It is similar to the Christian question where evil and the ego come from when God is good. Sri Aurobindo has an extremely neat explanation for it. He calls it a process of involution through exclusive concentration. He compares it to a boy who is reading a book. The boy is fully engrossed in reading and forgets everything else – who he is, his duties, what happens around him, everything. When one is fully engrossed – like we are now engrossed in this question of what is exclusive concentration – one forgets for the moment about Israel, the war, the traffic, one’s family; all that disappears.

Sri Aurobindo takes this exclusive concentration, which is clearly a capacity of consciousness, as the fundamental process responsible for the involution of the original, divine consciousness into its apparent opposite, matter. So what happens when one starts with the ultimate divine consciousness that comprehends everything? At first, there are no limitations – only pure vastness, infinity, light. Then it separates into a multitude of separate centres of consciousness, but each centre is still infinite and containing everything. Then these units start concentrating more. They start excluding other things. And they become more and more focused until in the end they are so focused that they become, for example, electrons which know only one thing, how to turn around a proton.
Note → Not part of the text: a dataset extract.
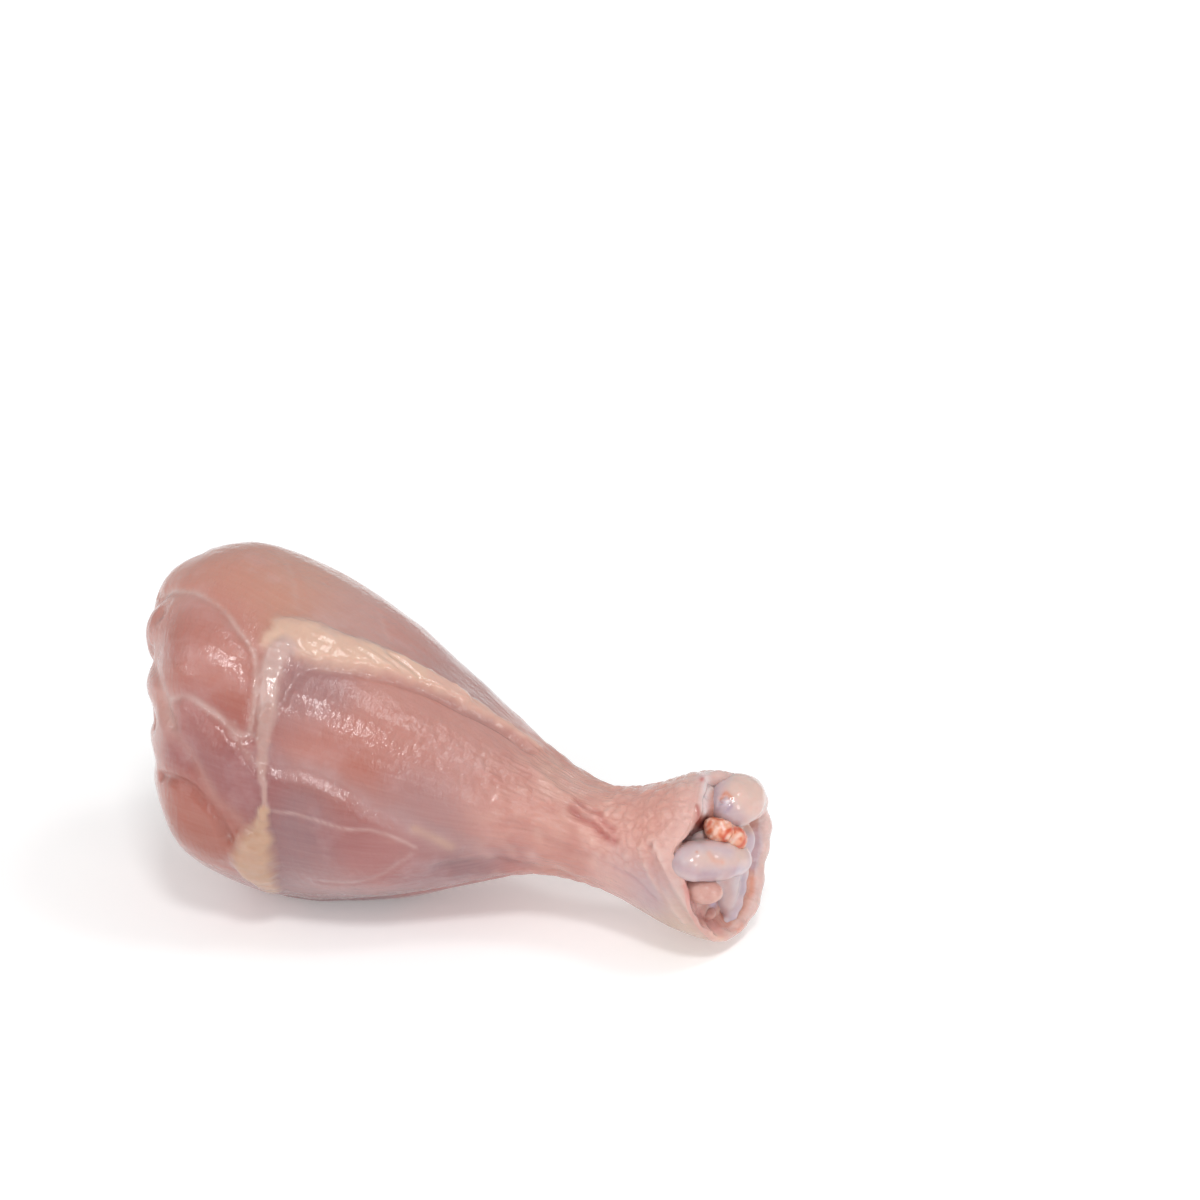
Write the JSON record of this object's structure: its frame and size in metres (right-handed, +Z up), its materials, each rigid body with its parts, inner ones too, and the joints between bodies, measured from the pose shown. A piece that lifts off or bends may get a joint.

It is an absolute, almost point-like concentration of the formative ability of consciousness. The only thing that still betrays the presence of consciousness at that level is the habit of form – the habit of turning around the nearest proton. Consciousness is here completely limited to one single, fully fixed expression, obeying the most basic laws of physics.

In between the top layer of free, omnipresent, omniscient, omnipotent consciousness, and the fully determined, purely physical level, all the other, typal planes of consciousness are formed. The mental consciousness is still somewhat free; it can float, it can see things from above. The vital consciousness is further involved. It cannot see things any more from above; it is bound to one point from where it interacts with others. On the lowest level there is the physical consciousness. Here consciousness is completely contained inside itself. There are physical interactions, of course, but only when different entities bump into each other. The consciousness cannot move out of its groove, cannot vary, cannot "play". So here is the end of the process of involution, here consciousness has hidden itself completely and has turned into its apparent opposite, matter. [Cf. Aletheia - TNM]

1 comment:

  1. [Self and personality - Indian Psychology Institute
    www.ipi.org.in › texts › matthijs › mc-sel...
    In this period, he revised his major works The Life Divine and The Synthesis of Yoga, and wrote an .... come into being through a process of “exclusive concentration” taking place within the original consciousness of ...]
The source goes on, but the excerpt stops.